Work to do: The entire listing is to be repeated verbatim.

Available data:

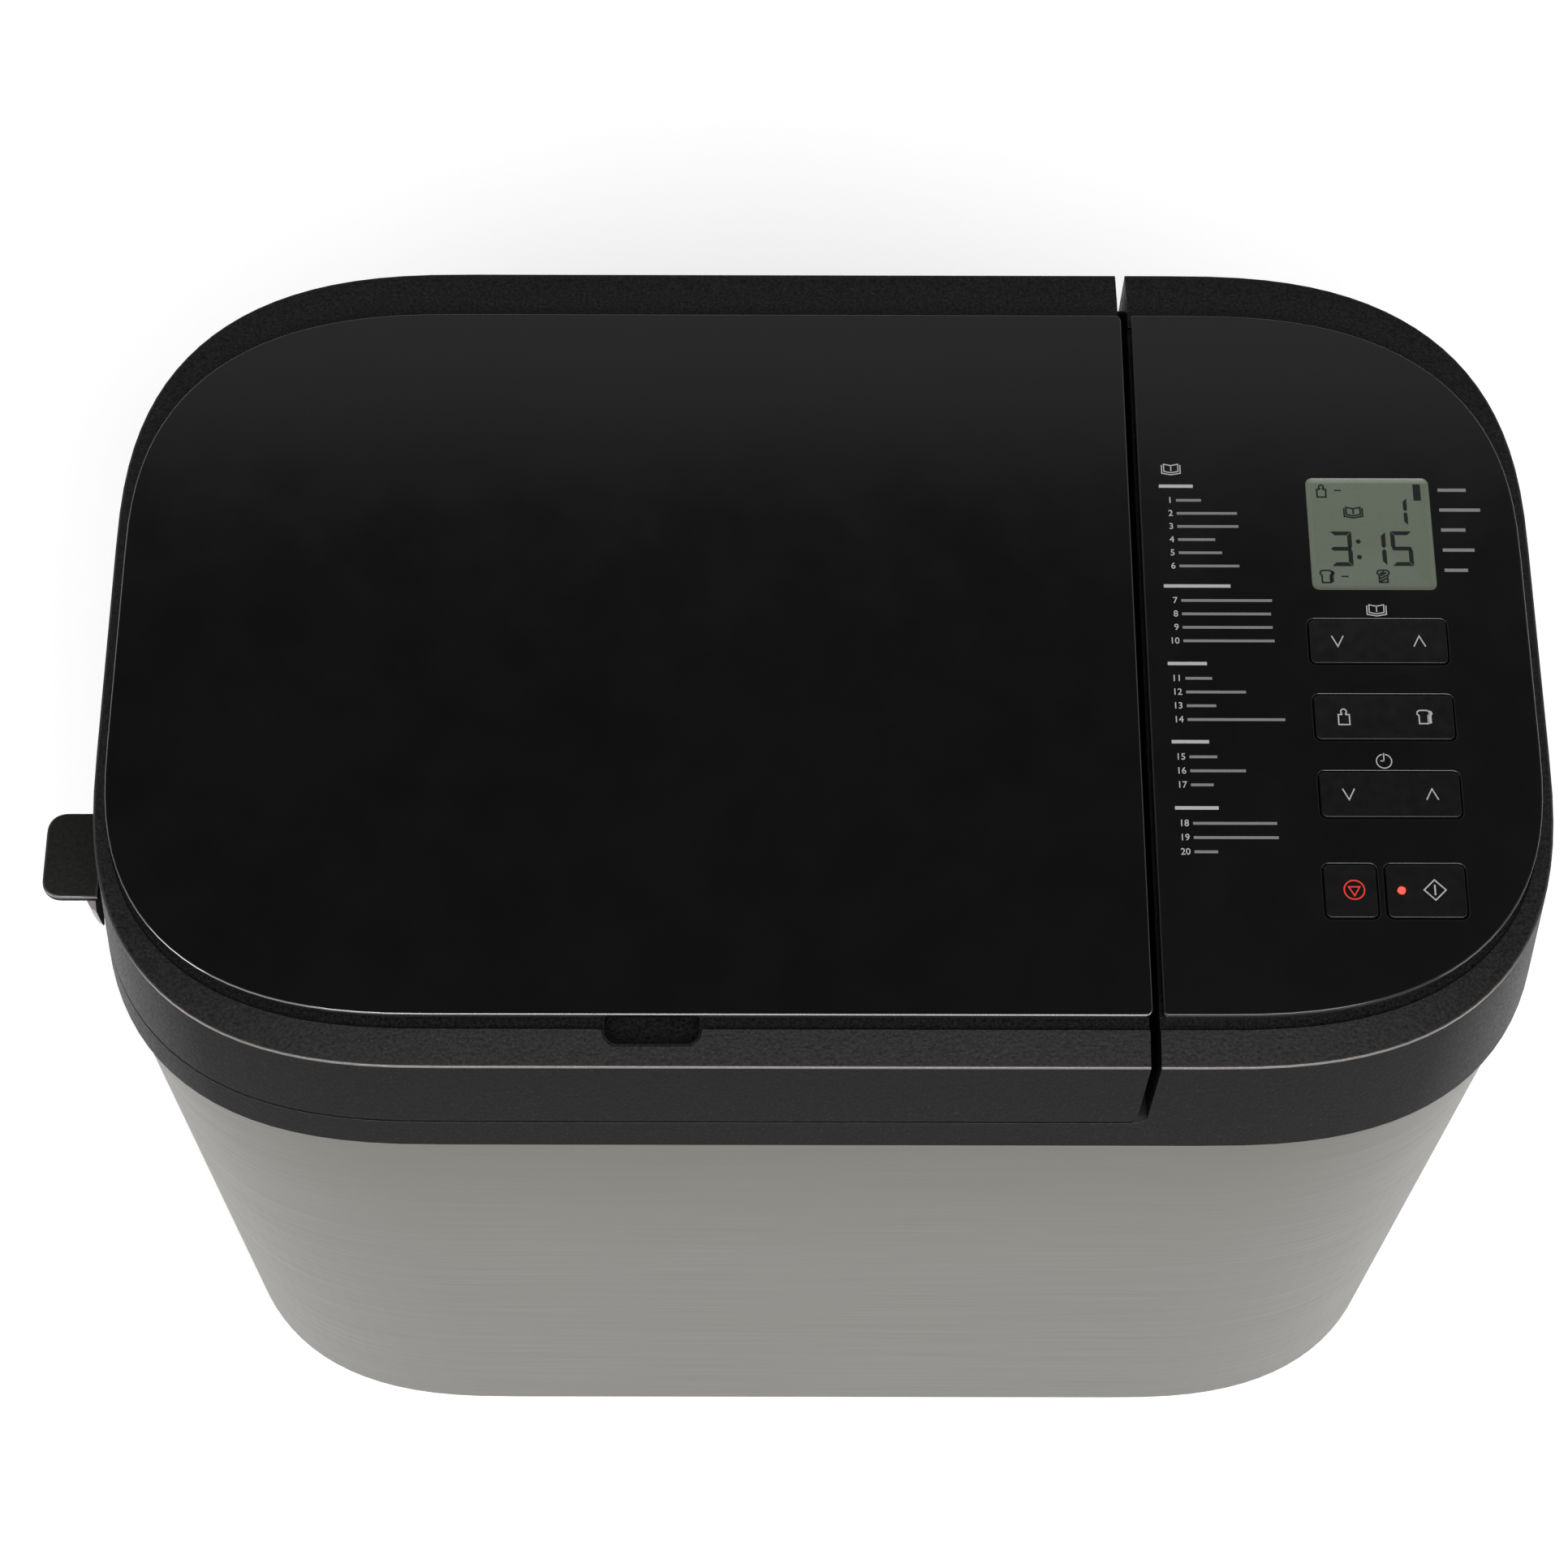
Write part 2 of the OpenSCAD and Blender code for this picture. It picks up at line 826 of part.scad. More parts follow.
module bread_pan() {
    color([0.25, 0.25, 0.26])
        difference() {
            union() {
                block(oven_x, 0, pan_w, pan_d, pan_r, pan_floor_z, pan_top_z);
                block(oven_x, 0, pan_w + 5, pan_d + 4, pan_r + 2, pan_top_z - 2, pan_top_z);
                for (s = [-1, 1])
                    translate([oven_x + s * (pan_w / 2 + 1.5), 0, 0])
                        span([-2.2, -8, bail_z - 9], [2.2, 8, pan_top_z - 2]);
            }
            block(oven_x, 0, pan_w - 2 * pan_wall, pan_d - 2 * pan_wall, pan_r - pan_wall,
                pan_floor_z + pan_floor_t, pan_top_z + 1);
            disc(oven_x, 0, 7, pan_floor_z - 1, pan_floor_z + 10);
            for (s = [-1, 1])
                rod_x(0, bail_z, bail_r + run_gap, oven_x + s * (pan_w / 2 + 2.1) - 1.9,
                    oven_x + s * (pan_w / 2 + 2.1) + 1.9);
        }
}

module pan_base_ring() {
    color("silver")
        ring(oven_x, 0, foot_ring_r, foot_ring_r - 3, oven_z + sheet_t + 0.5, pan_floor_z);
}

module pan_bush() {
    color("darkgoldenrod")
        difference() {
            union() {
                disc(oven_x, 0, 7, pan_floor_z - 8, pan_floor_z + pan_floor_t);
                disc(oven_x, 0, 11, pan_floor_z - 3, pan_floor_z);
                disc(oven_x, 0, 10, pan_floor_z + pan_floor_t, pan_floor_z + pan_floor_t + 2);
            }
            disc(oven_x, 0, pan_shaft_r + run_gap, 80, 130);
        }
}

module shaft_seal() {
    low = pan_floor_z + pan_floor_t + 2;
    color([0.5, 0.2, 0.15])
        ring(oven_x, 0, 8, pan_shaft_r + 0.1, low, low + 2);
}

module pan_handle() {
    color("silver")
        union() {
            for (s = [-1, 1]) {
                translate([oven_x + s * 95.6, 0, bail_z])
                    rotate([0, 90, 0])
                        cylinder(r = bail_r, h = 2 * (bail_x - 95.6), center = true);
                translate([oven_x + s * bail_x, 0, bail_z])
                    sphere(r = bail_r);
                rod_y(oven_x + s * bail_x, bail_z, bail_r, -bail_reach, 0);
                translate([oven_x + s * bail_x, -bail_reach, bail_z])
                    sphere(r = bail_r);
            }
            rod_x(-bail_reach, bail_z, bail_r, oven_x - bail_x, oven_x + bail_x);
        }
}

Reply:
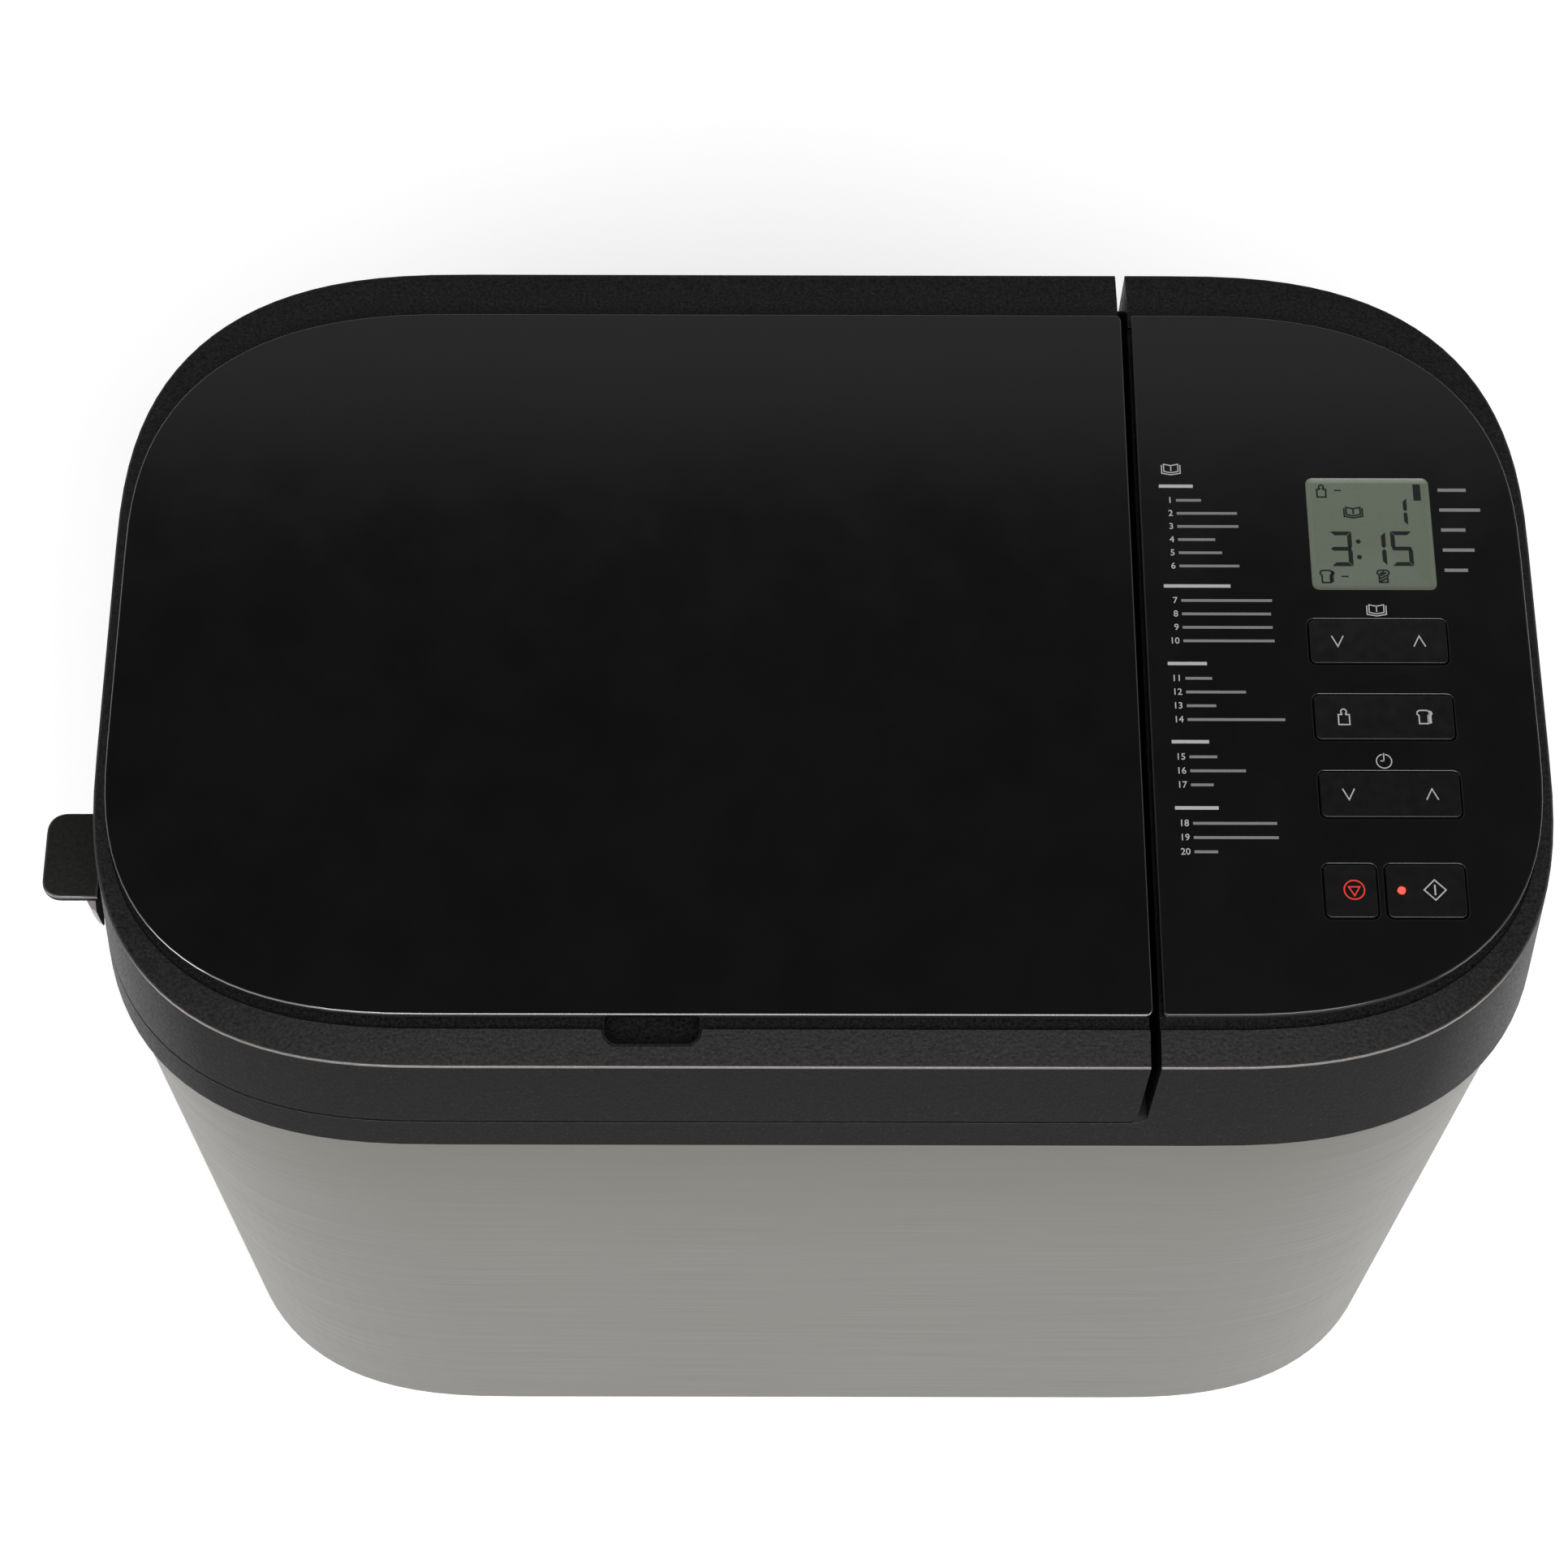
Write part 2 of the OpenSCAD and Blender code for this picture. It picks up at line 826 of part.scad. More parts follow.
module bread_pan() {
    color([0.25, 0.25, 0.26])
        difference() {
            union() {
                block(oven_x, 0, pan_w, pan_d, pan_r, pan_floor_z, pan_top_z);
                block(oven_x, 0, pan_w + 5, pan_d + 4, pan_r + 2, pan_top_z - 2, pan_top_z);
                for (s = [-1, 1])
                    translate([oven_x + s * (pan_w / 2 + 1.5), 0, 0])
                        span([-2.2, -8, bail_z - 9], [2.2, 8, pan_top_z - 2]);
            }
            block(oven_x, 0, pan_w - 2 * pan_wall, pan_d - 2 * pan_wall, pan_r - pan_wall,
                pan_floor_z + pan_floor_t, pan_top_z + 1);
            disc(oven_x, 0, 7, pan_floor_z - 1, pan_floor_z + 10);
            for (s = [-1, 1])
                rod_x(0, bail_z, bail_r + run_gap, oven_x + s * (pan_w / 2 + 2.1) - 1.9,
                    oven_x + s * (pan_w / 2 + 2.1) + 1.9);
        }
}

module pan_base_ring() {
    color("silver")
        ring(oven_x, 0, foot_ring_r, foot_ring_r - 3, oven_z + sheet_t + 0.5, pan_floor_z);
}

module pan_bush() {
    color("darkgoldenrod")
        difference() {
            union() {
                disc(oven_x, 0, 7, pan_floor_z - 8, pan_floor_z + pan_floor_t);
                disc(oven_x, 0, 11, pan_floor_z - 3, pan_floor_z);
                disc(oven_x, 0, 10, pan_floor_z + pan_floor_t, pan_floor_z + pan_floor_t + 2);
            }
            disc(oven_x, 0, pan_shaft_r + run_gap, 80, 130);
        }
}

module shaft_seal() {
    low = pan_floor_z + pan_floor_t + 2;
    color([0.5, 0.2, 0.15])
        ring(oven_x, 0, 8, pan_shaft_r + 0.1, low, low + 2);
}

module pan_handle() {
    color("silver")
        union() {
            for (s = [-1, 1]) {
                translate([oven_x + s * 95.6, 0, bail_z])
                    rotate([0, 90, 0])
                        cylinder(r = bail_r, h = 2 * (bail_x - 95.6), center = true);
                translate([oven_x + s * bail_x, 0, bail_z])
                    sphere(r = bail_r);
                rod_y(oven_x + s * bail_x, bail_z, bail_r, -bail_reach, 0);
                translate([oven_x + s * bail_x, -bail_reach, bail_z])
                    sphere(r = bail_r);
            }
            rod_x(-bail_reach, bail_z, bail_r, oven_x - bail_x, oven_x + bail_x);
        }
}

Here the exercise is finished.